Back in July, the African Union suggested that international legal experts help Sudan conduct its own investigations into crimes in Darfur through monitoring and oversight that would give the Sudanese judicial system more credibility. The government initially agreed, and then changed course, unenthusiastic about outside interference. More recently, leading Sudanese opposition figure Sadiq al-Mahdi similarly suggested a hybrid court – using both Sudanese and non-Sudanese judges – to try the president, possibly in-country. This model has been used in Sierra Leone and Cambodia.
"There is direct conflict between two basic rights: stability and justice," said Sadiq's daughter, Mariam Almahdi, communications assistant in the Umma Party. "That's why we adopted this third way."
But critics are skeptical of the time it would take to set up a new court and the reliance – even if only in part – on an "incompetent" and "unwilling" Sudanese judiciary, as Darfurian human rights lawyer Salih Osman calls it, to deliver justice. War crimes, crimes against humanity, and genocide are not part of the Sudanese penal code to begin with, he points out, adding that legal reforms would be necessary.
"The whole hybrid proposal is in serious doubt because of lack of commitment and good faith on the part of the government," added Baldo, of the International Center for Transitional Justice.
Regardless of how is he tried, there is a perception among some that "Bashir is finished," as the first diplomat put it.
But Bashir has proved to be a survivor. He has weathered the storm for 20 years despite many tests to his leadership: a civil war in the south, Sudan being shunned internationally as a pariah state and a sponsor of terrorism, financial sanctions, and this latest Darfurian rebellion.
"If he's able to get sufficient support across the Sudanese constituency, then why does he need the international community?" says Alex de Waal, program director at the New York-based Social Science Research Council, author of many books on Sudan and world-renowned expert on the country.

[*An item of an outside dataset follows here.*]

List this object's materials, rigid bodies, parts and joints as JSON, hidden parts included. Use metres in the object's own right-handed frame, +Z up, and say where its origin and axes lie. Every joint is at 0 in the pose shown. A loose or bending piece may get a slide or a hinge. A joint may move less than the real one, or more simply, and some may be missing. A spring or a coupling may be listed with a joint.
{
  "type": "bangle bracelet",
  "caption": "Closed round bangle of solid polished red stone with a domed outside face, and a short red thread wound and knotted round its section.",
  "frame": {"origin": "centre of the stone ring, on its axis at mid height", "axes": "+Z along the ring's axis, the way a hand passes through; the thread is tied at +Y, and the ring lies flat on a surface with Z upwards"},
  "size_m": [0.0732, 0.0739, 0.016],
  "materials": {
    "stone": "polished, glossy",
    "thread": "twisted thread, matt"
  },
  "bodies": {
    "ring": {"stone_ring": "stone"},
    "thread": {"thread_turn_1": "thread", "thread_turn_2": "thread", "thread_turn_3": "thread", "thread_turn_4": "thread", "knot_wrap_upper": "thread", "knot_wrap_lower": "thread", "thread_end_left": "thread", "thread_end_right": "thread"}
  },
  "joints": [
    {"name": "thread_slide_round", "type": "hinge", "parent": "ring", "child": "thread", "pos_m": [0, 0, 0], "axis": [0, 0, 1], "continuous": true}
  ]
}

With much of the Arab and African world already taking a stand in support of Bashir and against the ICC, the Sudanese president would be free to travel within Africa with little threat of arrest.
What is more, Turabi, like other opposition parties and rebels, accuses the NCP of planning to rig next year's elections – a move that would allow Bashir to continue ruling, despite the arrest warrant, with a certain air of legitimacy.
"In this part of the world," says Turabi, "nobody is finished [just] because he will be proven to be a criminal."